Price and trial access are worth checking directly on each tool’s current pricing page before making any decision — this category has seen frequent pricing changes and new tier introductions. The comparison above reflects capability and philosophy; what you’ll actually pay depends on your upload volume, team size, and which features you need, and those numbers shift often enough that any specific figures in a comparison article may not reflect what you’ll see when you sign up today.
The right tool is the one whose editorial judgment most closely matches your own on your actual content. Run the trial. Import real footage. Let that test make the decision.
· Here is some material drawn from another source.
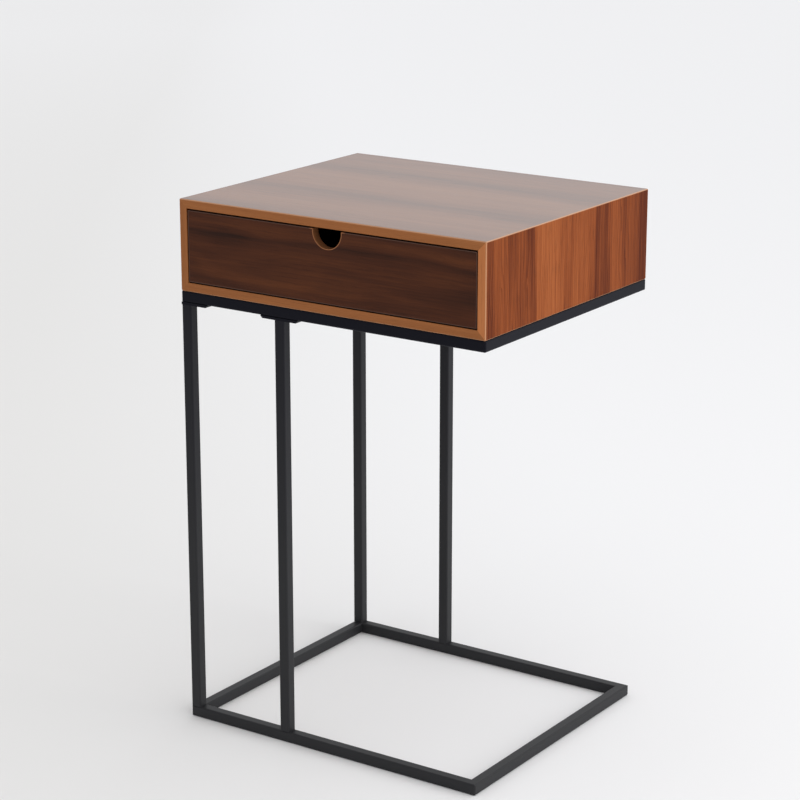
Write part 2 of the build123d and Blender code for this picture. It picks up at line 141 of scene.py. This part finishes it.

Practical Evaluation Process
The most useful evaluation approach: take the same thirty-minute recording and process it through all three tools using their free tiers. Compare not just the clip quality but the clips each tool selects — the editorial judgment about which moments are worth extracting. A tool that consistently selects the moments you’d have chosen yourself is a better fit than one that produces higher-quality clips of moments you wouldn’t have published. That alignment between the tool’s editorial model and yours is worth more than any feature comparison, and it only becomes clear when you test the tool on your actual content.